- AIM OF THE TASK -
Extract each line where the string "with" shows up.
+++ GIVEN MATERIAL
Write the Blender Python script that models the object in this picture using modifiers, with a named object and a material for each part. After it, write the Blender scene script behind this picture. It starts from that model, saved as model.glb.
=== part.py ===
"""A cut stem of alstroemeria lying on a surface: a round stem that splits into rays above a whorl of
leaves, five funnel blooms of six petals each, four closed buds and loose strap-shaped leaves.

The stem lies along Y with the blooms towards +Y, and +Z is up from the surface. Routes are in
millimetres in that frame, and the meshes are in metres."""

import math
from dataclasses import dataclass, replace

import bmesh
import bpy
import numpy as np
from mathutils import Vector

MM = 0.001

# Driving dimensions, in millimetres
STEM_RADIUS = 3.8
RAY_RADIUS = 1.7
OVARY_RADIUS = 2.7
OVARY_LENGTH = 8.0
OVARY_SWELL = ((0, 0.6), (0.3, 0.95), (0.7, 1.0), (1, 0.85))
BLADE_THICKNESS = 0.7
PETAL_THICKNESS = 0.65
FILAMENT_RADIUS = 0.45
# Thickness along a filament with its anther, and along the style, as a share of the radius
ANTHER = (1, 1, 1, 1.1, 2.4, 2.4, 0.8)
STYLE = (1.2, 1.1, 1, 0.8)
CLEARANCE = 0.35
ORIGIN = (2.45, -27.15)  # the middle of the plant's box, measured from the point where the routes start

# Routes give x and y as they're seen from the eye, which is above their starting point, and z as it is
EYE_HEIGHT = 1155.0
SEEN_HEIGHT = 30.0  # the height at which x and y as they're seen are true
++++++
- CORRECT OUTPUT -
Write the Blender Python script that models the object in this picture using modifiers, with a named object and a material for each part. After it, write the Blender scene script behind this picture. It starts from that model, saved as model.glb.
The stem lies along Y with the blooms towards +Y, and +Z is up from the surface. Routes are in
# Thickness along a filament with its anther, and along the style, as a share of the radius